We use a CTE (Common Table Expression) called MonthlySales to group sales data by product category and month, calculating monthly sales totals.
In the main query, we calculate the sales growth by comparing the monthly sales with the previous month's sales using the LAG window function.
The result includes columns for product_category, sale_month, monthly_sales, prev_month_sales, and sales_growth.

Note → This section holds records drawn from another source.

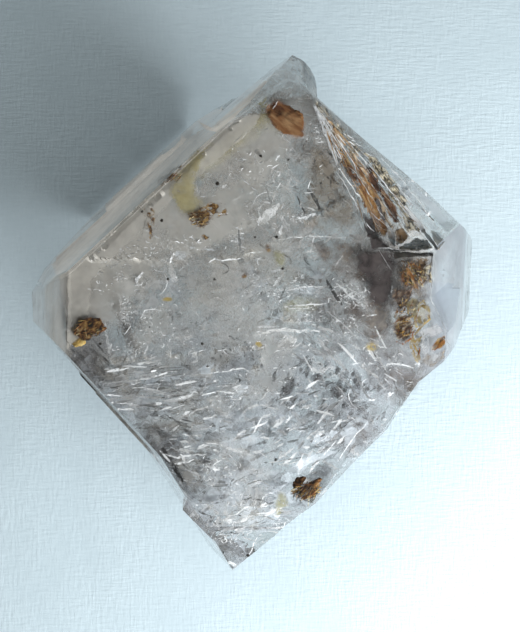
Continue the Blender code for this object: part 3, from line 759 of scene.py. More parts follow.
def rust_patches():
    """Granular rust under the upper left edge, in the left pocket and near the low end."""
    rust = dict(sink=0.7, tone=RUST_GRAIN, least=0.0, most=1.0, grain=2400.0, fade=0.5)
    patch("rust_blob", [
        (-9.2, 13.3), (-7.8, 13.9), (-6.2, 14.4), (-5.4, 13.5), (-5.7, 12.1), (-6.6, 11.1),
        (-8.3, 11.4), (-8.9, 12.3)
    ], stretch=1.8, turn=20, cut=(0.4, 0.52), **rust)
    patch("rust_chain", [
        (-6.6, 14.6), (-5.2, 15.1), (-3.3, 14.6), (-3.1, 13), (-4.7, 12.6), (-6.1, 12.9)
    ], stretch=1.4, cut=(0.46, 0.55), **rust)
    patch("rust_dot", [(-7.5, 10.4), (-5.8, 10.7), (-5.5, 9.7), (-6.6, 9.4)], cut=(0.44, 0.54), **rust)
    patch("rust_edge", [
        (-13.6, 17.4), (-12.8, 18.6), (-11.1, 19.9), (-9.4, 20.5), (-9.7, 19.5), (-11.1, 18.2),
        (-12.5, 16.8)
    ], stretch=2, turn=45, cut=(0.4, 0.53), **rust)
    patch("rust_left_dots", [
        (-15.6, 14), (-13.8, 14.4), (-13.2, 13), (-14.8, 12.6)
    ], cut=(0.48, 0.56), **rust)
    patch("rust_left_streak", [
        (-14.5, 12.9), (-13.4, 13.2), (-13.6, 10.7), (-13.8, 9.3), (-14.6, 9.5)
    ], stretch=2, turn=-80, cut=(0.45, 0.55), **rust)
    clay = dict(sink=0.6, tone=CLAY_GRAIN, least=0.75, most=1.0, grain=1700.0, fade=0.4)
    patch("pocket_crust", [
        (-24.8, -3.1), (-24, -1.7), (-22.6, -1.1), (-20.8, -1.7), (-20.5, -3.1), (-21.8, -3.8),
        (-22.6, -4.6), (-24, -4.6)
    ], stretch=1.6, turn=25, cut=(0.36, 0.5), **clay)
    patch("low_crust", [
        (6, -25.6), (6.8, -24.5), (7.9, -24.6), (9.7, -24.1), (9.7, -24.9), (8.6, -26), (7.2, -27),
        (6.4, -26.6)
    ], stretch=2.6, turn=38, cut=(0.44, 0.52), **{**clay, "least": 0.3})


def rust_feathers():
    """Fine needles of rust round the granular spots."""
    lean = (-50.0, 50.0)
    spots = [
        (7.6, -25.5, 1.9, 1.1, (0.4, 1.4), 38, 28, 90, (0.5, 2.2), (0.05, 0.2), lean),
        (-22.9, -2.9, 1.9, 1.3, (0.4, 1.4), 30, 50, 90, (0.4, 1.6), (0.05, 0.2), lean),
        (-7.1, 12.5, 1.5, 1, (0.4, 1.2), 20, 30, 50, (0.3, 1.2), (0.04, 0.15), lean),
        (-11.7, 18.4, 1.9, 0.5, (0.4, 1.2), 45, 12, 50, (0.3, 1.6), (0.04, 0.14), lean),
        (22.5, 4.4, 1.6, 1.8, (0.5, 1.4), -66, 40, 90, (0.4, 1.8), (0.04, 0.18), lean),
        (21.4, -1.4, 1.6, 2.6, (0.5, 1.4), 40, 40, 90, (0.4, 1.4), (0.04, 0.16), lean),
    ]
    shards("rust_needles", flake_material("rust_needle", RUST, 1, 0.3, 0.5), spots)
    shards("dark_needles", flake_material("dark_needle", BLACK, 0.95, 0.36, 0.54), spots)
    shards("gold_needles", flake_material("gold_needle", AMBER, 1, 0.36, 0.54), spots)


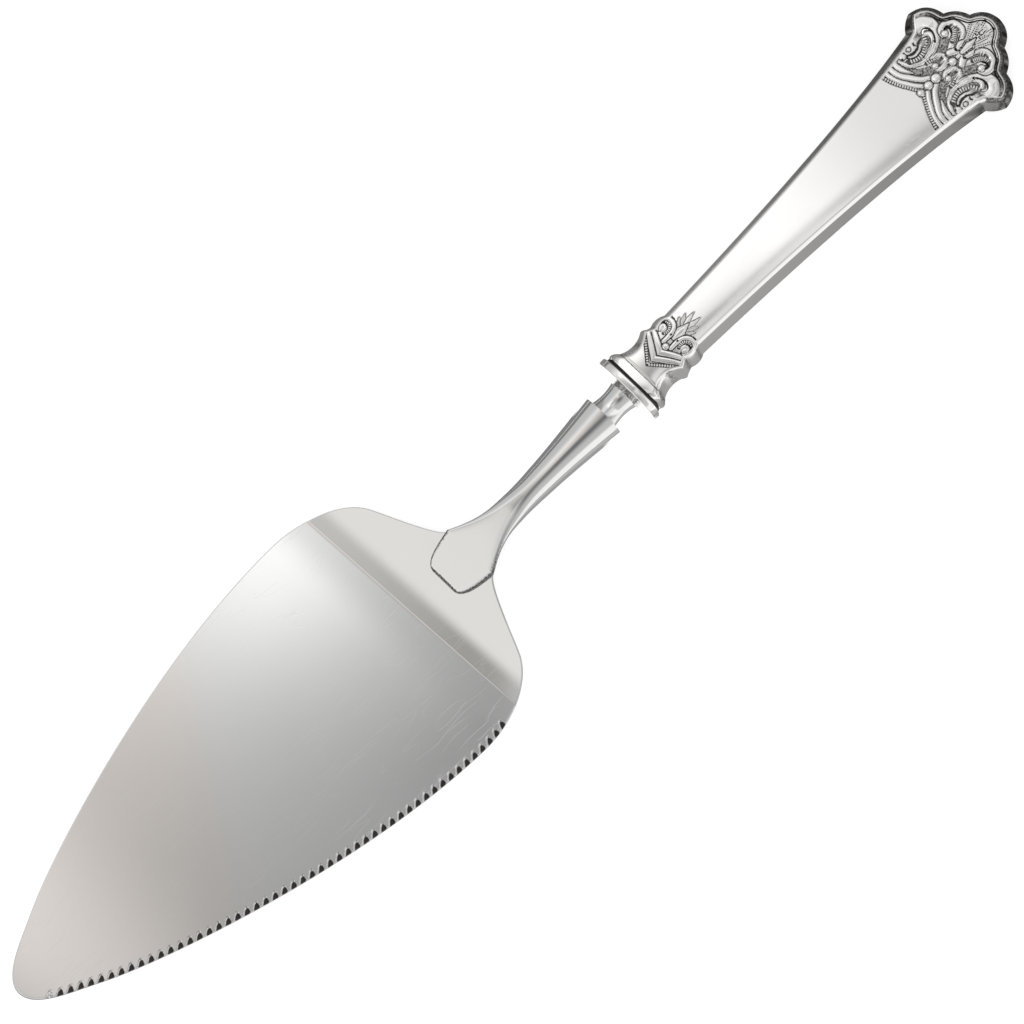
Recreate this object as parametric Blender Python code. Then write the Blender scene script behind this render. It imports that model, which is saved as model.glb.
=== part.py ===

##Example 5: Find Top-Selling Products by Category

In this example, we'll find the top-selling product within each product category.

In [48]:
df_top_selling_product = spark.sql("""

  WITH ProductRank AS (

    SELECT
        p.product_category,
        s.product_id,
        SUM(s.price * s.quantity) AS total_sales,
        RANK() OVER (PARTITION BY p.product_category ORDER BY SUM(s.price * s.quantity) DESC) AS rank

    FROM sales s
    INNER JOIN products p ON s.product_id = p.product_id
    GROUP BY p.product_category, s.product_id
  )

  SELECT
      product_category,
      product_id,
      total_sales
  FROM ProductRank
  WHERE rank = 1

""").show(truncate = False)

+----------------+----------+-----------+
|product_category|product_id|total_sales|
+----------------+----------+-----------+
|Clothing        |102       |360.0      |
|Electronics     |101       |690.0      |
+----------------+----------+-----------+



##Explanation:

We use a CTE called ProductRank to calculate the total sales for each product within each product category and assign a rank based on sales.
In the main query, we filter the results to include only the products with a rank of 1, indicating the top-selling product in each category.
The result includes columns for product_category, product_id, and total_sales.